O principal tema em discussão nesta conferência foi “infelizmente aprovado quebrando a regra de consenso que se exige nas negociações, dado que vários países só se puderam manifestar contra o conteúdo do documento relativo ao financiamento climático posteriormente à viabilização do mesmo pelo Presidente da COP, acentuando uma forma de tomada de decisões que não é desejável numa conferência desta natureza. Conseguir um Acordo é relevante, mas quebrar princípios é indesejável”, comenta ainda a Zero.
O texto saído da COP29 referente à mitigação “é fraco e falha em estabelecer metas concretas para assegurar uma trajetória global compatível com um aumento de temperatura de 1,5 °C face à era pré-industrial, não apela suficientemente à redução das emissões e à ambição das Contribuições Nacionalmente Determinadas (National Determined Contributions – NDC), que todos os países devem apresentar até fevereiro de 2025, comprometendo a urgência necessária para mitigar os impactos das alterações climáticas”, assinalam os ecologistas.

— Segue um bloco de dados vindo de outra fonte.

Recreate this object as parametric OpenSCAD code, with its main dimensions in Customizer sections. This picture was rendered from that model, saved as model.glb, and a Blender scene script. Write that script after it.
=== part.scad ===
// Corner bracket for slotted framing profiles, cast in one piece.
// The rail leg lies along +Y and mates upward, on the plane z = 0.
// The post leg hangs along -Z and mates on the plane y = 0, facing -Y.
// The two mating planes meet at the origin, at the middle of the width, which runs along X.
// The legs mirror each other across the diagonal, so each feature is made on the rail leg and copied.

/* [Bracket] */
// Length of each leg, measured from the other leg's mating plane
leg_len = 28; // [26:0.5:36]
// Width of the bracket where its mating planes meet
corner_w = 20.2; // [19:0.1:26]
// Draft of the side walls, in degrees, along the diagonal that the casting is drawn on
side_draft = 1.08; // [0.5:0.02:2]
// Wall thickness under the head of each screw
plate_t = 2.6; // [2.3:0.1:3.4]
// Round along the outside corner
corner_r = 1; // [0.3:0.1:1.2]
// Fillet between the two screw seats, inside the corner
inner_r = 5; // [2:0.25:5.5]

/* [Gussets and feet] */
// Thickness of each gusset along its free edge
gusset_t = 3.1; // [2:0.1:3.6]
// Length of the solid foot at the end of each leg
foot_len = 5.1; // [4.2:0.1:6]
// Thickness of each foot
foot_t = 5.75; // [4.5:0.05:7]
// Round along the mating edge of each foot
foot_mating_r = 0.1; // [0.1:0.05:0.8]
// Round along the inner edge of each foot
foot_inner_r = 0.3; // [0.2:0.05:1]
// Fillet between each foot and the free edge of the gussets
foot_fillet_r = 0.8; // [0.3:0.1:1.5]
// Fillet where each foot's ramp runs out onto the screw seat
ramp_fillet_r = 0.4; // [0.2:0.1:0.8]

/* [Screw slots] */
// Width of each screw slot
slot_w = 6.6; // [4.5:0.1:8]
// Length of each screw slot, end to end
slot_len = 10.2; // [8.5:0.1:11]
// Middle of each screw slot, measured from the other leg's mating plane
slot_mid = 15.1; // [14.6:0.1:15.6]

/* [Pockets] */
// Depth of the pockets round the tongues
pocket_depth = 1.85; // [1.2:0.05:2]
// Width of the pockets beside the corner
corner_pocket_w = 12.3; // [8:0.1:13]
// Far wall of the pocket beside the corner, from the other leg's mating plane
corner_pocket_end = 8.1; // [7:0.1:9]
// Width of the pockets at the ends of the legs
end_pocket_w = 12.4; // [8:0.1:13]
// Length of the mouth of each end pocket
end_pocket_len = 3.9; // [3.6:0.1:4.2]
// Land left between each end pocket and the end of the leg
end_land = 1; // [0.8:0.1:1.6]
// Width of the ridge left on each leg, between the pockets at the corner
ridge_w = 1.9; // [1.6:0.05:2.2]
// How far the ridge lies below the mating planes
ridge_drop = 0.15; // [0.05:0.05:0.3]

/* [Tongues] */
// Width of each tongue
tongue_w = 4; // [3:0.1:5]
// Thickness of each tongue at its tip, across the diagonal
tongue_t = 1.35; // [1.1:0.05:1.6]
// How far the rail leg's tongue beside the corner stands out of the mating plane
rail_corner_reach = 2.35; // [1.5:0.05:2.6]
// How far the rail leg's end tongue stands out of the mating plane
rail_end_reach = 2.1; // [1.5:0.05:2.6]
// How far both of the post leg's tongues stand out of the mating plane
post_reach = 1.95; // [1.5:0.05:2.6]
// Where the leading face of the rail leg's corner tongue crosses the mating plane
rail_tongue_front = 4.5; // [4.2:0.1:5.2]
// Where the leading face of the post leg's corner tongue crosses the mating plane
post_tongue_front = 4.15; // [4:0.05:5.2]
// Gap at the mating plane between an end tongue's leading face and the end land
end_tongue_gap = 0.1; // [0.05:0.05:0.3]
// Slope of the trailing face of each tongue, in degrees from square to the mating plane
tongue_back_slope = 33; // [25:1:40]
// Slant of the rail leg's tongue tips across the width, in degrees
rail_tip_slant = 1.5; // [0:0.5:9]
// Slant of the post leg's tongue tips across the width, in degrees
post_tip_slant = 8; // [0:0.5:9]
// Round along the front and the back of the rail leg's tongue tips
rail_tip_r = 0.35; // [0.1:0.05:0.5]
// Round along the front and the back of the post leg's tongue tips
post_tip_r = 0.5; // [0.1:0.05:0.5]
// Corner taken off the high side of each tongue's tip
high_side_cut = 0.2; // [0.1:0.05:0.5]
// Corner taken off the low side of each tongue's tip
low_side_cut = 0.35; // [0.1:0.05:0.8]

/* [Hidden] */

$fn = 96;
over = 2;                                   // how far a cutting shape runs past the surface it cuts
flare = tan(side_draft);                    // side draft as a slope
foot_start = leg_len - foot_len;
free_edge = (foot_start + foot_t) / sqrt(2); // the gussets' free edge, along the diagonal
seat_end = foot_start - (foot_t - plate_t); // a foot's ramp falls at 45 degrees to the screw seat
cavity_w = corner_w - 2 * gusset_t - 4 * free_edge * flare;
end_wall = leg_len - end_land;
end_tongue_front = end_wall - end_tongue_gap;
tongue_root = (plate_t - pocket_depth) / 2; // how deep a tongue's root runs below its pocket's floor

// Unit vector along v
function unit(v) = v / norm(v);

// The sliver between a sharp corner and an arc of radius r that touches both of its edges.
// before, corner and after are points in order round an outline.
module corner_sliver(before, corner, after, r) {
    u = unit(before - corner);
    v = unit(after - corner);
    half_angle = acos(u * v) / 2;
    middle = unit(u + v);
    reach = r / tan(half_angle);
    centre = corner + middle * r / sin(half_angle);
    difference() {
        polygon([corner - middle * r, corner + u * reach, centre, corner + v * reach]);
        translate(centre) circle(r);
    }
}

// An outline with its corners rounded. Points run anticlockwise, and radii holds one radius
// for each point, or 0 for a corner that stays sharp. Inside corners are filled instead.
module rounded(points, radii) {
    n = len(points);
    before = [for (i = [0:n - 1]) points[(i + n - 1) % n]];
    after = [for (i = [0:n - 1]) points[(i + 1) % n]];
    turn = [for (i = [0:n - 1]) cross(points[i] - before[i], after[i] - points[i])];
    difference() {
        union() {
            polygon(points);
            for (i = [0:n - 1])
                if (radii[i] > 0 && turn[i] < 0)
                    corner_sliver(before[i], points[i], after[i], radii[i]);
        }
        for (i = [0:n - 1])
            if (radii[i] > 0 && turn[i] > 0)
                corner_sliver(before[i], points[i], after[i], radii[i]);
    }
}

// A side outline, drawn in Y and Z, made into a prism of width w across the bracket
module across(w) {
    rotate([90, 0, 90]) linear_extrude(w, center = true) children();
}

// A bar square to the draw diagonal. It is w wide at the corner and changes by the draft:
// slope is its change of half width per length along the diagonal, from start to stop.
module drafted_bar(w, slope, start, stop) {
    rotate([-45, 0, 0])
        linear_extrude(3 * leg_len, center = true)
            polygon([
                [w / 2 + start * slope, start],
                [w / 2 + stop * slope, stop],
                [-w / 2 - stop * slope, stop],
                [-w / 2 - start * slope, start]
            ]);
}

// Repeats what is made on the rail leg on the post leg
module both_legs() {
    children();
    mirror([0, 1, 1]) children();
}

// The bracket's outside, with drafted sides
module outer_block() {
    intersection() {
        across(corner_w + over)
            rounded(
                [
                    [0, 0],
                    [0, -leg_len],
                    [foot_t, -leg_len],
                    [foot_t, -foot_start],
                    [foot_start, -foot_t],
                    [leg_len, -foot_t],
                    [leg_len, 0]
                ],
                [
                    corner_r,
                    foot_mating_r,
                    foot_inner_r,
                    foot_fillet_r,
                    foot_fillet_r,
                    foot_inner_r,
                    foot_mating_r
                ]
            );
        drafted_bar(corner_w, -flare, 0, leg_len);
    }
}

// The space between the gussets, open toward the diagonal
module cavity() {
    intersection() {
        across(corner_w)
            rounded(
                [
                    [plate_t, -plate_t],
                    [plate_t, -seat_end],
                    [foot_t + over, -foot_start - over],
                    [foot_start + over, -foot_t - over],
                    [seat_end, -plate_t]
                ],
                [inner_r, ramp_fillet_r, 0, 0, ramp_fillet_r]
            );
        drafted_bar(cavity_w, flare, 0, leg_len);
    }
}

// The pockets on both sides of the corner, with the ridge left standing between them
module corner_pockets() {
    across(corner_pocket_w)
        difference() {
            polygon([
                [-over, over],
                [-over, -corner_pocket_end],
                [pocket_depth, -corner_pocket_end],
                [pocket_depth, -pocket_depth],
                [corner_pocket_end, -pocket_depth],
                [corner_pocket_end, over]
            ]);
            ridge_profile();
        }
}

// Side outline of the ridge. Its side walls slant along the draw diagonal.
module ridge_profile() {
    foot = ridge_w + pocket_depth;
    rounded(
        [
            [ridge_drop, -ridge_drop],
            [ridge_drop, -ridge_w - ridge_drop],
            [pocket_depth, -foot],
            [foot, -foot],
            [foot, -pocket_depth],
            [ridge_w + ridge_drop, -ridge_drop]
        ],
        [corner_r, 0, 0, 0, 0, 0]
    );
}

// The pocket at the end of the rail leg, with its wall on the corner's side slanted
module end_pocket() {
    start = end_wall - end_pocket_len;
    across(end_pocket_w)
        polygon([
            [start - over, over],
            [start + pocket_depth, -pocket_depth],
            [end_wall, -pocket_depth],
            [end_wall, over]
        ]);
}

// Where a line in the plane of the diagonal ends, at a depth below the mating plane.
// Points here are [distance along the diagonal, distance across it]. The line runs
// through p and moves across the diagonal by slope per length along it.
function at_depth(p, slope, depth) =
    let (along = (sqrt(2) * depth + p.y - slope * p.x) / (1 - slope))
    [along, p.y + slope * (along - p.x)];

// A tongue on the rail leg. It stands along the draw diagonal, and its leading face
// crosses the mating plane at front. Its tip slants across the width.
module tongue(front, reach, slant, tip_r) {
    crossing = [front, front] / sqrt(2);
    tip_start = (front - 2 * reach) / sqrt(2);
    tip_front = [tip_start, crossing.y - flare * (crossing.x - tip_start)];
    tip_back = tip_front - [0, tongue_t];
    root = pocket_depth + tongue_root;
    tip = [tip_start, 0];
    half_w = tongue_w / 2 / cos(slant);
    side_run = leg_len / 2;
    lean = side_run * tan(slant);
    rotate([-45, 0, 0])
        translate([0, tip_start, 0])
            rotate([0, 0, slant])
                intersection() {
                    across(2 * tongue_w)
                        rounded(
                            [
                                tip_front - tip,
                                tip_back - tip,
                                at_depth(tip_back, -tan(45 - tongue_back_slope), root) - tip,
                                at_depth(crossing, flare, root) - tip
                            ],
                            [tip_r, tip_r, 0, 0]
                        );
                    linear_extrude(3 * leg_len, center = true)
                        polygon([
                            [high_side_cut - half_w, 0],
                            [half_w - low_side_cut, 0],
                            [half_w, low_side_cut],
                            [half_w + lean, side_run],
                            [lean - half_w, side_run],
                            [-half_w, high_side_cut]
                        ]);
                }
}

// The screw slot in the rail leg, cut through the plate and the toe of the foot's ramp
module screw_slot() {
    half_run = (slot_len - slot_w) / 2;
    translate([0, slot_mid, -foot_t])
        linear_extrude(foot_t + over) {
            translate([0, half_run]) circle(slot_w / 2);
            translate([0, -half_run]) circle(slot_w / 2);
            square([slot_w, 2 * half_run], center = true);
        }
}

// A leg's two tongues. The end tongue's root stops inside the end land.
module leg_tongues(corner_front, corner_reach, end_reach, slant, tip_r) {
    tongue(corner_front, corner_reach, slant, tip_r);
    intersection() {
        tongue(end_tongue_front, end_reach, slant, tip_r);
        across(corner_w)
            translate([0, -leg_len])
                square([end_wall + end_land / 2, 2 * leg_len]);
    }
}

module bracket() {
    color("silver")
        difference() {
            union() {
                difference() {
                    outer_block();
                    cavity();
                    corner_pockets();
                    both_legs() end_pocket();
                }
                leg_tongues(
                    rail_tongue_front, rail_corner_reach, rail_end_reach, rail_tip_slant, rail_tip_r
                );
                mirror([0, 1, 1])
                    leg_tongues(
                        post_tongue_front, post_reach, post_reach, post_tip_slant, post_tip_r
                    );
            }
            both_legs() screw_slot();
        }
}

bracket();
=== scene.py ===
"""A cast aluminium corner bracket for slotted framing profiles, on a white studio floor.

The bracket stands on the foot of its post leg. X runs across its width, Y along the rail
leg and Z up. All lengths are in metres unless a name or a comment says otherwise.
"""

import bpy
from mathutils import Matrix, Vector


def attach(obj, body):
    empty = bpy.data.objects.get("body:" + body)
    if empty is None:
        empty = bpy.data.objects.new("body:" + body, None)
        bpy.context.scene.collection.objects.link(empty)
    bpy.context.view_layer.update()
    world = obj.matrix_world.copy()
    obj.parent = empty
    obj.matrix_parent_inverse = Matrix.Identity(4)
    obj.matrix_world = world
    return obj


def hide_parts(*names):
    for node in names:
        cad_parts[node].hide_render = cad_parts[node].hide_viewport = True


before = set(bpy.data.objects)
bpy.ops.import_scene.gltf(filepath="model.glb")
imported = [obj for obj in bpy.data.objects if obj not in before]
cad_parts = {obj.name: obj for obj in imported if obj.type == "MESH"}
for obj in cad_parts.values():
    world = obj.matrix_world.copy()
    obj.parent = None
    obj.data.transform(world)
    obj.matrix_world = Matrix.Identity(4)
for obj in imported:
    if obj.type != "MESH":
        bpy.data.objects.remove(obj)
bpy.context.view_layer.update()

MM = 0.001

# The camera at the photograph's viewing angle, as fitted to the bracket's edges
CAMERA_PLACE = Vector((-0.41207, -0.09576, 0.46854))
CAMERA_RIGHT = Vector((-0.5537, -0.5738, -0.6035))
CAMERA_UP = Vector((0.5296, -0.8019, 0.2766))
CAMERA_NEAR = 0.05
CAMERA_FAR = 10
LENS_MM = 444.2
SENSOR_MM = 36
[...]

Tal como pedido por uma iniciativa de várias personalidades durante a COP29, “é indispensável garantir que estas reuniões têm lugar em países onde seja dado o direito à manifestação e onde os interesses dos combustíveis fósseis não sejam determinantes na condução dos trabalhos. Na COP30, no próximo ano do Brasil, espera-se finalmente uma reunião diferente, após três anos limitados no Egito, Emirados Árabes Unidos e agora Azerbaijão”, refere a Zero.
Zero apela a aumento exponencial do financiamento climático internacional por Portugal: “9 milhões de euros por ano é insignificante”
No que respeita à contribuição para o financiamento climático internacional, Portugal totalizou até ao momento um montante de 68,5 milhões de euros. Este valor inclui 12 milhões de euros para a conversão da dívida de Cabo Verde em investimento climático e 3,5 milhões de euros para a conversão da dívida de São Tomé e Príncipe com o mesmo objetivo. À escala anual, Portugal comprometeu-se com um total de 9 milhões, tendo anunciado em 2023 uma contribuição de 5 milhões de euros para o Fundo de Perdas e Danos, destinado a apoiar os países em desenvolvimento mais vulneráveis aos impactos das alterações climáticas e 4 milhões para o Fundo Climático Verde. “Tendo em conta que a ordem de grandeza do financiamento por parte dos países desenvolvidos está nas centenas de milhares de milhões, a Zero considera que o governo português, também em interação com a sociedade civil, deve encetar nos próximos meses uma discussão profunda sobre uma enorme ampliação do seu financiamento e da respetiva forma, tendo em conta nomeadamente as suas responsabilidades em termos de emissões históricas de gases com efeito de estufa”, refere a organização.